Moore adamantly disagrees with his conclusion.

“The Tea Party? They are the patriots around the country who have been warning us for three years that this was going to happen!” he said in his radio interview.

Moore also advocates heavy cuts in the federal budget and an overall easing of taxation as a solution to the problem.

Although it is frustrating to hear one political party accuse the other of having caused the downgrade, it is nevertheless refreshing to see both sides united against the questionable judgement of the credit rating agencies.

It is worth noting that these agencies are the same ones who gave high marks to lousy subprime mortgages before, during, and after the housing market collapsed. They have already demonstrated poor judgment and unethical behavior in the past. It is a wonder they were able to influence the debt ceiling talks at all.

Furthermore, we should also ignore the woe-is-me, hand-wringing mentality as witnessed in The Economist:

"While the crash of a high-speed train highlighted many of China’s ongoing weaknesses, it also revealed, in the vigorous reporting and commentary that followed in print and online, a nascent apparatus of accountability. Conversely, America’s ostensible success in avoiding default in fact highlighted the growing dysfunction of its political institutions.  If these events are portents of things to come, then the day when China displaces America as the world’s economic superpower is closer than I thought."

We should look instead to assurances from men who, though differing in economic ideology, have been around long enough to know that America can weather the abuse.

"The truth is that as far as the straight economics goes, America’s long-run fiscal problems shouldn’t be all that hard to fix,” said Krugman.

Stephen Moore agrees. “We do have a big debt problem, there’s no question about that. But think about this past week: when you had all these tumultuous events in Europe and all the events in the middle east, where do people still go to when they want [financial] safety? They still come to the United States and they say so by treasury bills,” he said.

The United States had enjoyed a AAA rating (for what it is worth) since 1917, in part for having always stood behind its debt and paid its bills on time. As a result, U.S. Treasury bonds were considered the world's safe-haven investment. The happy truth: the still are.

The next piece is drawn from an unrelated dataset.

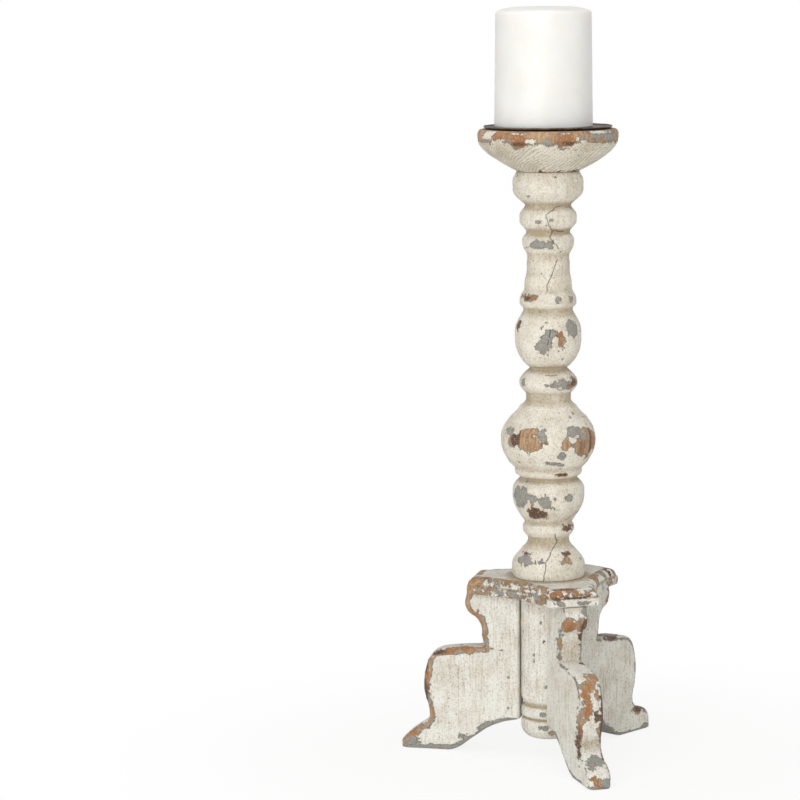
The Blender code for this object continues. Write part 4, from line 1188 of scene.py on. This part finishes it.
hardwareLook = {"beech": "#D2A877", "beechRay": "#B88A5A", "zinc": "#B9BCC0", "zincDull": "#8F9296"}


def turnedBeech():
    # Beech rod, turned and left bare: even pinkish tan with short darker rays along it.
    material, tree, shader = newMaterial("beech, turned")
    place = addNode(tree, "TexCoord").outputs["Object"]
    mapped = addNode(tree, "Mapping", {"Vector": place, "Scale": (900.0, 900.0, 160.0)})
    ray = addNode(tree, "TexNoise", {"Vector": mapped.outputs[0], "Scale": 1.0, "Detail": 4.0})
    share = addNode(tree, "MapRange", {"Value": ray.outputs["Fac"], "From Min": 0.4, "From Max": 0.65})
    colour = addNode(tree, "Mix", {0: share.outputs["Result"], 6: linearColour(hardwareLook["beech"]),
                                   7: linearColour(hardwareLook["beechRay"])}, data_type="RGBA")
    tree.links.new(colour.outputs[2], shader.inputs["Base Color"])
    shader.inputs["Roughness"].default_value = 0.62
    bump = addNode(tree, "Bump", {"Height": ray.outputs["Fac"], "Distance": 0.0001, "Strength": 0.4})
    tree.links.new(bump.outputs[0], shader.inputs["Normal"])
    return material


def zincPlatedSteel():
    # Drawn steel with a bright zinc coat: pale grey metal with cloudy, duller patches.
    material, tree, shader = newMaterial("steel, zinc plated")
    place = addNode(tree, "TexCoord").outputs["Object"]
    cloud = addNode(tree, "TexNoise", {"Vector": place, "Scale": 420.0, "Detail": 4.0})
    colour = addNode(tree, "Mix", {0: cloud.outputs["Fac"], 6: linearColour(hardwareLook["zinc"]),
                                   7: linearColour(hardwareLook["zincDull"])}, data_type="RGBA")
    tree.links.new(colour.outputs[2], shader.inputs["Base Color"])
    rough = addNode(tree, "MapRange", {"Value": cloud.outputs["Fac"], "To Min": 0.28, "To Max": 0.5})
    tree.links.new(rough.outputs["Result"], shader.inputs["Roughness"])
    shader.inputs["Metallic"].default_value = 1.0
    return material


beech, zinc = turnedBeech(), zincPlatedSteel()
replaced = {"stem", "dish", "centre_post", "platform", "drip_pan", "candle", "candle_wick",
            "leg_front", "leg_right", "leg_left"}
for nodeName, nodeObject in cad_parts.items():
    if nodeName in replaced:
        continue
    finish = beech if "dowel" in nodeName else zinc
    for place in nodeObject.material_slots:
        place.material = finish
print("finished the dowels and fasteners")

studioLook = {
    "turn": 19.3,               # degrees the camera stands left of the front
    "distance": 2300.0, "height": 600.0, "yaw": 2.9149, "pitch": 7.7852, "roll": -0.4913, "lens": 132.305,
    "floor": "#F2F1EE", "floorShadow": 0.15,    # share of its shading that the floor shows the camera
    "shadowReach": (0.10, 0.42),                # metres from the middle over which that share fades to none
    "softbox": 43.5, "fill": 6.6, "above": 9.0, "ambient": 0.48,      # watts, and the room's strength
}


def placeCamera():
    # Looks along its own yaw and pitch from a point in front and to the left of the stem axis.
    look = studioLook
    turn, yaw, pitch, roll = (math.radians(look[key]) for key in ("turn", "yaw", "pitch", "roll"))
    ahead, right = Vector((math.sin(turn), math.cos(turn), 0.0)), Vector((math.cos(turn), -math.sin(turn),
        0.0))
    up = Vector((0.0, 0.0, 1.0))
    forward = (-math.sin(yaw) * right + math.cos(yaw) * ahead) * math.cos(pitch) - math.sin(pitch) * up
    side = math.cos(yaw) * right + math.sin(yaw) * ahead
    over = side.cross(forward)
    side, over = math.cos(roll) * side + math.sin(roll) * over, math.cos(roll) * over - math.sin(roll) * side
    data = bpy.data.cameras.new("camera")
    data.lens, data.sensor_width = look["lens"], 36.0
    data.clip_start, data.clip_end = 0.05, 50.0
    camera = bpy.data.objects.new("camera", data)
    bpy.context.scene.collection.objects.link(camera)
    spot = Vector((stemAxis[0] * mm, stemAxis[1] * mm, look["height"] * mm)) - ahead * look["distance"] * mm
    camera.matrix_world = Matrix.Translation(spot) @ Matrix((side, over, -forward)).transposed().to_4x4()
    bpy.context.scene.camera = camera


def softLamp(name, spot, target, size, power):
    data = bpy.data.lights.new(name, "AREA")
    data.shape, data.size, data.size_y, data.energy = "RECTANGLE", size[0], size[1], power
    lamp = bpy.data.objects.new(name, data)
    bpy.context.scene.collection.objects.link(lamp)
    aim = (Vector(target) - Vector(spot)).to_track_quat("-Z", "Y").to_matrix().to_4x4()
    lamp.matrix_world = Matrix.Translation(Vector(spot)) @ aim


def seenDirectly(tree):
    # 1 for rays from the camera and for those that mirror or glass send on
    path = addNode(tree, "LightPath")
    seen = addNode(tree, "Math", {0: path.outputs["Is Camera Ray"], 1: path.outputs["Is Glossy Ray"]},
        operation="MAXIMUM")
    return addNode(tree, "Math", {0: seen.outputs[0], 1: path.outputs["Is Transmission Ray"]},
                   operation="MAXIMUM").outputs[0]


def layFloor():
    # A pale disc. Most of what the camera sees of it is plain white, and the rest its own shading.
    look = studioLook
    turn = np.linspace(0.0, 2.0 * np.pi, 96, endpoint=False)
    rim = np.stack([3.0 * np.cos(turn), 3.0 * np.sin(turn), np.full(96, -0.0002)], -1)
    mesh = bpy.data.meshes.new("floor")
    mesh.from_pydata(rim.tolist(), [], [list(range(96))])
    floor = bpy.data.objects.new("floor", mesh)
    bpy.context.scene.collection.objects.link(floor)
    material, tree, shader = newMaterial("matt paper backdrop")
    shader.inputs["Base Color"].default_value = linearColour(look["floor"])
    shader.inputs["Roughness"].default_value = 0.9
    shader.inputs["Specular IOR Level"].default_value = 0.0
    place = addNode(tree, "TexCoord").outputs["Object"]
    out = addNode(tree, "VectorMath", {0: place}, operation="LENGTH")
    plain = addNode(tree, "MapRange", {"Value": out.outputs["Value"], "From Min": look["shadowReach"][0],
                                       "From Max": look["shadowReach"][1],
                                       "To Min": 1.0 - look["floorShadow"],
                                       "To Max": 1.0}, interpolation_type="SMOOTHSTEP")
    share = addNode(tree, "Math", {0: seenDirectly(tree), 1: plain.outputs["Result"]}, operation="MULTIPLY")
    white = addNode(tree, "Emission", {"Color": (1.0, 1.0, 1.0, 1.0), "Strength": 1.0})
    mix = addNode(tree, "MixShader", {0: share.outputs[0], 1: shader.outputs[0], 2: white.outputs[0]})
    tree.links.new(mix.outputs[0], tree.nodes["Material Output"].inputs["Surface"])
    mesh.materials.append(material)


def lightStudio():
    # A broad softbox in front and to the left, a weak one from the right, and an even white room.
    look = studioLook
    softLamp("softbox", (-1.45, -2.0, 0.85), (0.0, 0.02, 0.2), (1.7, 1.9), look["softbox"])
    softLamp("fill panel", (1.9, -1.1, 0.9), (0.0, 0.02, 0.30), (1.2, 1.6), look["fill"])
    softLamp("top panel", (-0.2, -0.3, 2.1), (0.0, 0.02, 0.2), (1.4, 1.4), look["above"])
    world = bpy.data.worlds.new("white room")
    bpy.context.scene.world = world
    world.use_nodes = True
    tree = world.node_tree
    background = tree.nodes["Background"]
    background.inputs["Color"].default_value = (1.0, 1.0, 1.0, 1.0)
    strength = addNode(tree, "MapRange",
        {"Value": seenDirectly(tree), "To Min": look["ambient"], "To Max": 1.0})
    tree.links.new(strength.outputs["Result"], background.inputs["Strength"])


placeCamera()
layFloor()
lightStudio()
bpy.context.scene.view_settings.view_transform = "Standard"
print("placed the camera, the floor and the lights")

S&P can say and do what they want, but the United States continues to be the most stable financial investment in the world. America is at a crossroads and she must choose carefully. If she decides to slash costs and lower taxes, she may very well be back on her feet in no time.

If, however, certain parties get their way, and the welfare state is grown and increased, well, one need only look to England and the euro zone to see how well that works.

What matters is not so much the "symbolic black-eye" of having a credit downgrading. What is important is how America responds to this crisis and how she decides to go forward.

The French political theorist Alexis de Tocqueville coined the term "American exceptionalism." Now is the time for America to prove just how exceptional she really is.